The Japanese yen fell against the dollar and euro after the European Central Bank added a record $500 billion (348.6 billion euros) for two weeks at 4.21% to the banking system, almost 170 billion euros more than it estimated was needed. Short-term borrowing costs tumbled after the ECB's injection and the Federal Reserve's auction of $20 billion on Monday. The Bank of England held the first of two special operations on Tuesday, offering 10 billion pounds ($20 billion) of cash for three months.

The greenback and euro rose against the Japanese yen from 112.75 to 113.54 and from 162.40 to 163.63 respectively. The single currency rebounded versus the dollar from 1.4366 to 1.4436 and then traded sideways inside the established range. U.S. currency rebounded against the Swiss franc from 1.1485 to 1.1535. The British pound weakened from 2.0226 to 2.0110 after the release of soft U.K. inflation data. The U.K. core CPI fell to 1.4% y/y in November, les than the expectation of 1.6%.

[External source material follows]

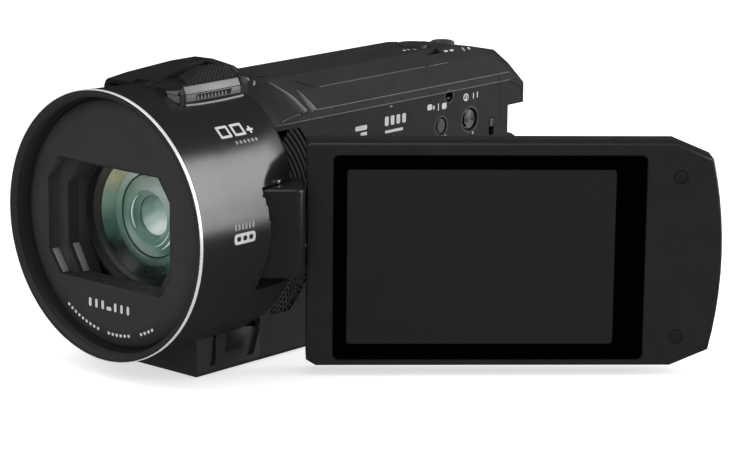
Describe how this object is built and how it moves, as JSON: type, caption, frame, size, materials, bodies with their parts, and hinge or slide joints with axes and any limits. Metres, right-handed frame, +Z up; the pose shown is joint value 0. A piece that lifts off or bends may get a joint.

On the data front, U.S. building permits declined by 1.5% to 1.152 million in November versus the 1.170 million in October. U.S. housing starts came in at 1.187 million homes at an annual rate, down from 1.232 million in October.

Investors are also awaiting Wednesday's results of this week's liquidity injection plans by top central banks. The Bank of Japan is expected to keep its benchmark lending rate at 0.5%, the lowest among industrialized nations, at its two-day monetary policy meeting starting on Wednesday.

Wednesday will see the release of Japan’s all industry index, German PPI and Ifo index and the Bank of England MPC vote outcome.